8/30/2022

BOOK REVIEW : LOYALTY -FRIENDSHIP- LAND



''Fellowship Point'' by Alice Elliott Dark. 'Fellowship Point' is a novel rich with social and psychological insights, both earned and sly, big ideas grounded in individual emotions, a portrait of tightly knit community made up of artfully drawn, individual souls.

Novels featuring older characters are well suited to an exploration of questions about time, history and change. Unlike younger protagonists, they already know who they've become and what they've made of their lives.

They're not finished yet, but they are busy reckoning with the past as they're living in the present. They are in full possession of the bulk of their life's trajectory, so their primary aim is to resolve and make sense of things before they die.

The two women at the center of Alice Elliott Dark's enthralling, masterfully written new novel have been friends for about 80 years, since they were babies.
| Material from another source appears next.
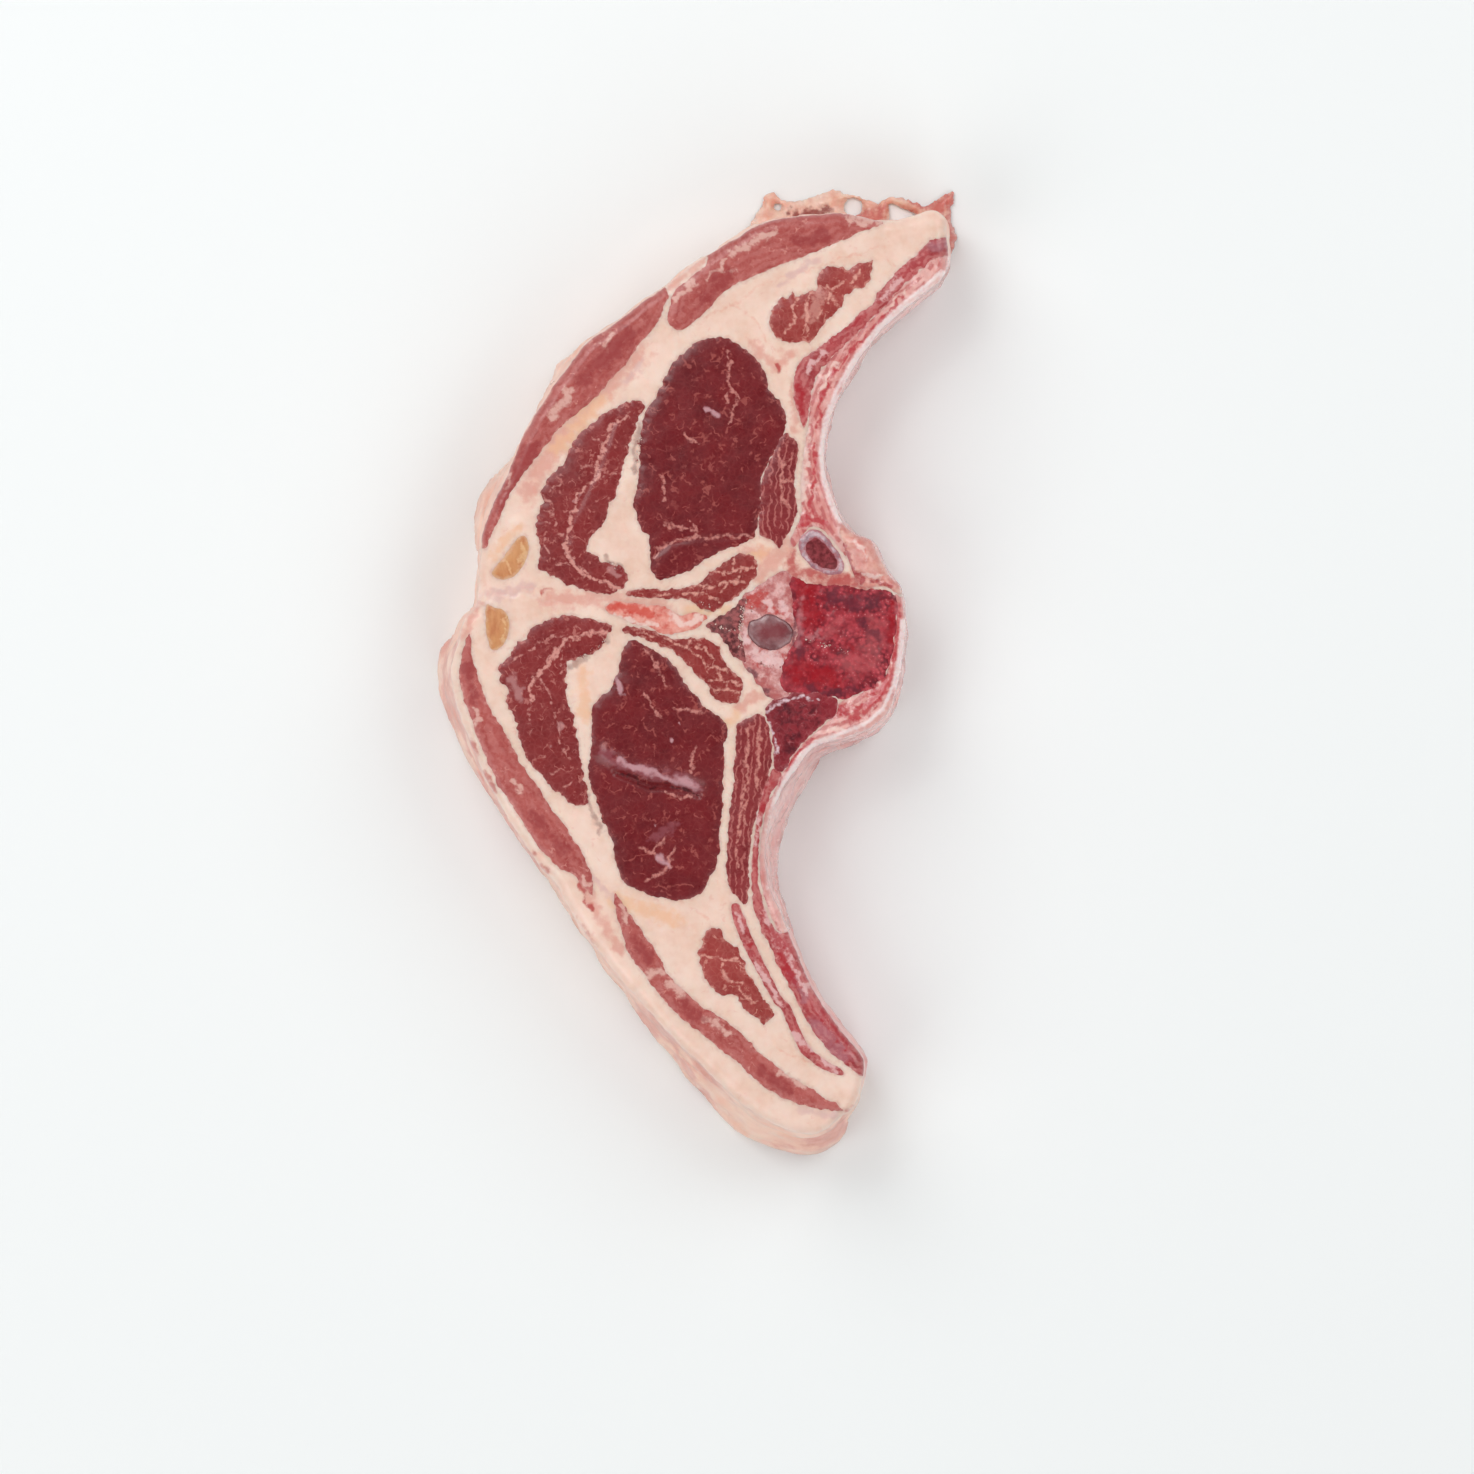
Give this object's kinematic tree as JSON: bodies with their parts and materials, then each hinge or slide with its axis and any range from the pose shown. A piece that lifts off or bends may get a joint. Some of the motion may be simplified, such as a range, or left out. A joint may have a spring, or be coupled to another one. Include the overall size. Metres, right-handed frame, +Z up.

Their long intertwined families, wealthy Philadelphian Quakers, own ''cottages'' on a Maine peninsula.

Fellowship Point is a pristinely preserved place where every year they find ''the same old lobster buoys and the boom of the ocean and the whistles in the treetops,'' and where ''the moss and ground cover yearned toward the spears of light, and the shadows were bubbles of cool.''

Agnes Lee, the novel's driving force, is a prickly, solitary, unmarried, childless vegetarian, as well as a famous children's book writer with a secret identity.

She's the pseudonymous author of a best-selling series of satirical novels in which she wickedly skewers her wealthy Philadelphian female cohort.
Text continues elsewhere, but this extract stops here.